• _AIM OF THE EXERCISE_
Everything from the first line to the line containing "---- Driving dimensions" is to be repeated exactly; nothing past it.

• _SOURCE DATA_
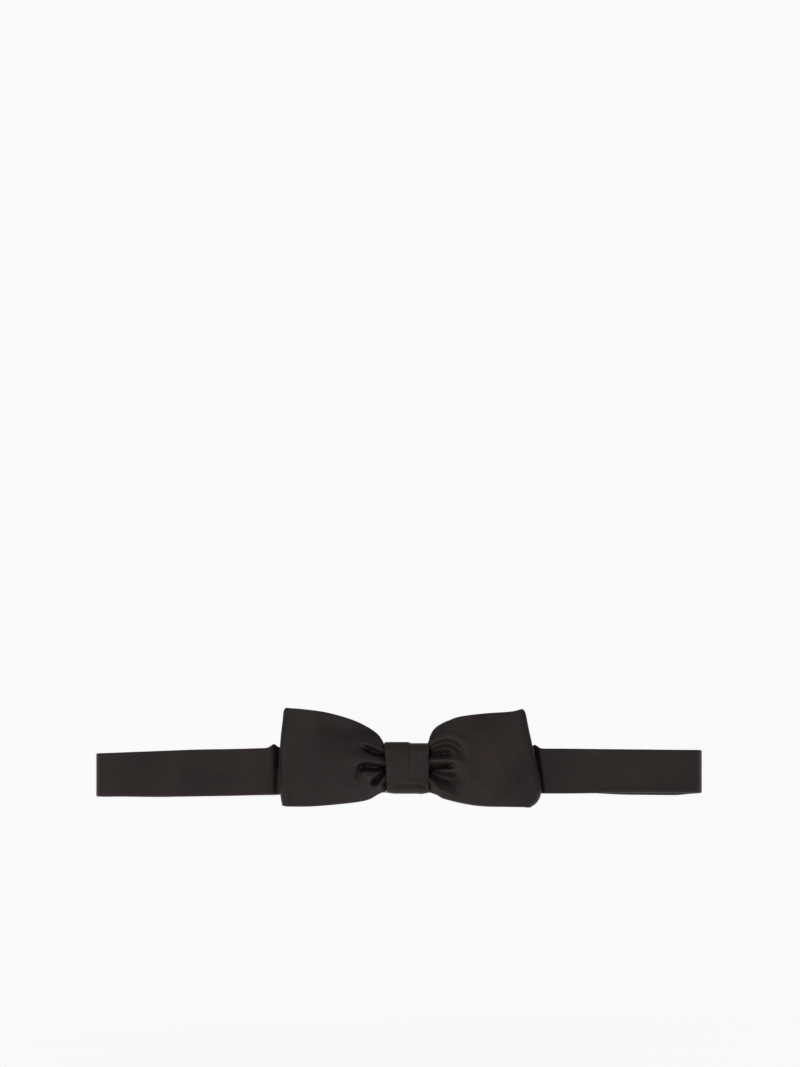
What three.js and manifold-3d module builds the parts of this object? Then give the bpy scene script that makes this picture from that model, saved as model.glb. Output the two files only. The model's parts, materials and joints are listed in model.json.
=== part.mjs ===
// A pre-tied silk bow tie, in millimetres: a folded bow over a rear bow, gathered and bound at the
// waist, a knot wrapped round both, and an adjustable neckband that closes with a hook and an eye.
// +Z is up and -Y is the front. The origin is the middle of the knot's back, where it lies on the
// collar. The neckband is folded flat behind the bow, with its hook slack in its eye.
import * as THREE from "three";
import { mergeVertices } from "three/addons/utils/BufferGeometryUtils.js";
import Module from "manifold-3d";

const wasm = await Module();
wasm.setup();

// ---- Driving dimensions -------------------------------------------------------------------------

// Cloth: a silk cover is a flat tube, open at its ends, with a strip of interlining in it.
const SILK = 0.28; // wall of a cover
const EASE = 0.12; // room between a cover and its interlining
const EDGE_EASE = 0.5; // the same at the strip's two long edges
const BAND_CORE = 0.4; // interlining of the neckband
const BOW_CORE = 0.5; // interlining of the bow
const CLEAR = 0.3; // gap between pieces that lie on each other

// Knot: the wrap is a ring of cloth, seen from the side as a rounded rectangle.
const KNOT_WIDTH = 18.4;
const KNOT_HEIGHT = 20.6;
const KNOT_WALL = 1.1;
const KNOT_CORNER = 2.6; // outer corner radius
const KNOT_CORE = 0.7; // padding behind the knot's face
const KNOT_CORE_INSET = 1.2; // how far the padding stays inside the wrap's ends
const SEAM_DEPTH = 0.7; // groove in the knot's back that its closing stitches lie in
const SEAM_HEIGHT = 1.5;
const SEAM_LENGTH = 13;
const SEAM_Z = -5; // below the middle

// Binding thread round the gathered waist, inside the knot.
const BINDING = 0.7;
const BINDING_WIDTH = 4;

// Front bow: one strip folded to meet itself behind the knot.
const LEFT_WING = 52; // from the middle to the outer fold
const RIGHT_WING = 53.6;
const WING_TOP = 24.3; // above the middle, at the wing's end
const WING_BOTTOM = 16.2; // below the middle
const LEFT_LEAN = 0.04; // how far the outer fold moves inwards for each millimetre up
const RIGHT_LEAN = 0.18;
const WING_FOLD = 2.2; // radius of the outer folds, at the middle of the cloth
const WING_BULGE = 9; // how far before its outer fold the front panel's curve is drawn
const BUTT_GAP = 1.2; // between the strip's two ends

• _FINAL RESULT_
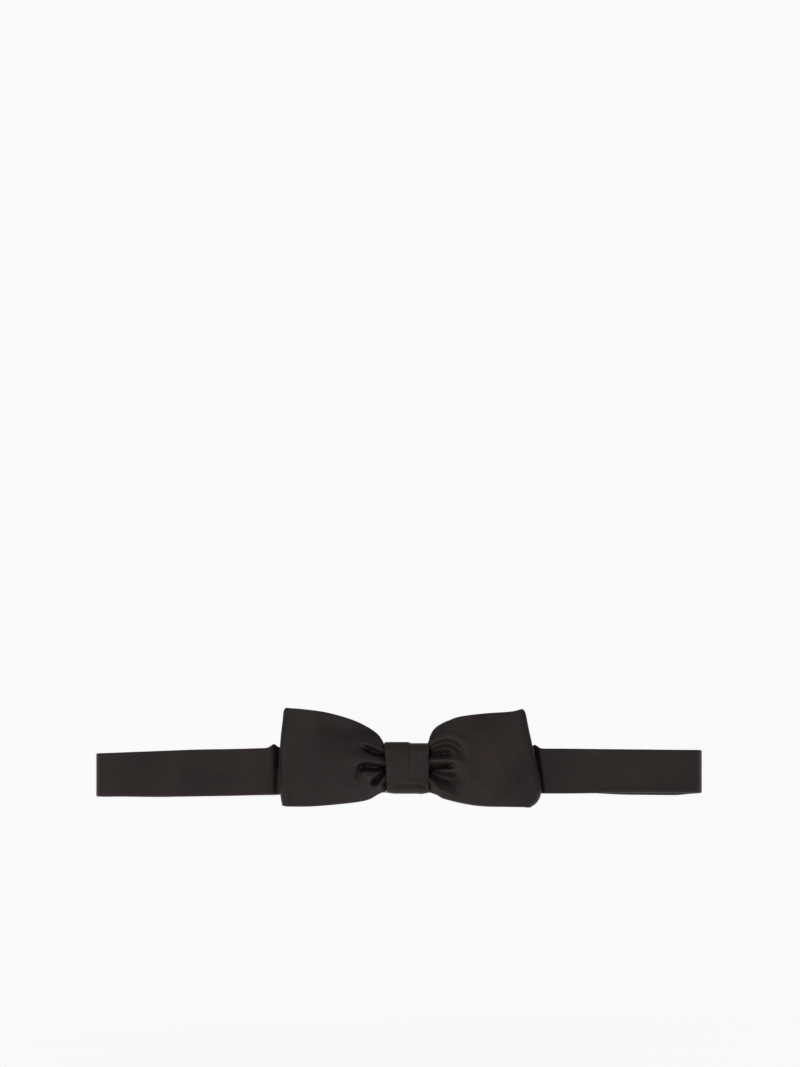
What three.js and manifold-3d module builds the parts of this object? Then give the bpy scene script that makes this picture from that model, saved as model.glb. Output the two files only. The model's parts, materials and joints are listed in model.json.
=== part.mjs ===
// A pre-tied silk bow tie, in millimetres: a folded bow over a rear bow, gathered and bound at the
// waist, a knot wrapped round both, and an adjustable neckband that closes with a hook and an eye.
// +Z is up and -Y is the front. The origin is the middle of the knot's back, where it lies on the
// collar. The neckband is folded flat behind the bow, with its hook slack in its eye.
import * as THREE from "three";
import { mergeVertices } from "three/addons/utils/BufferGeometryUtils.js";
import Module from "manifold-3d";

const wasm = await Module();
wasm.setup();

// ---- Driving dimensions -------------------------------------------------------------------------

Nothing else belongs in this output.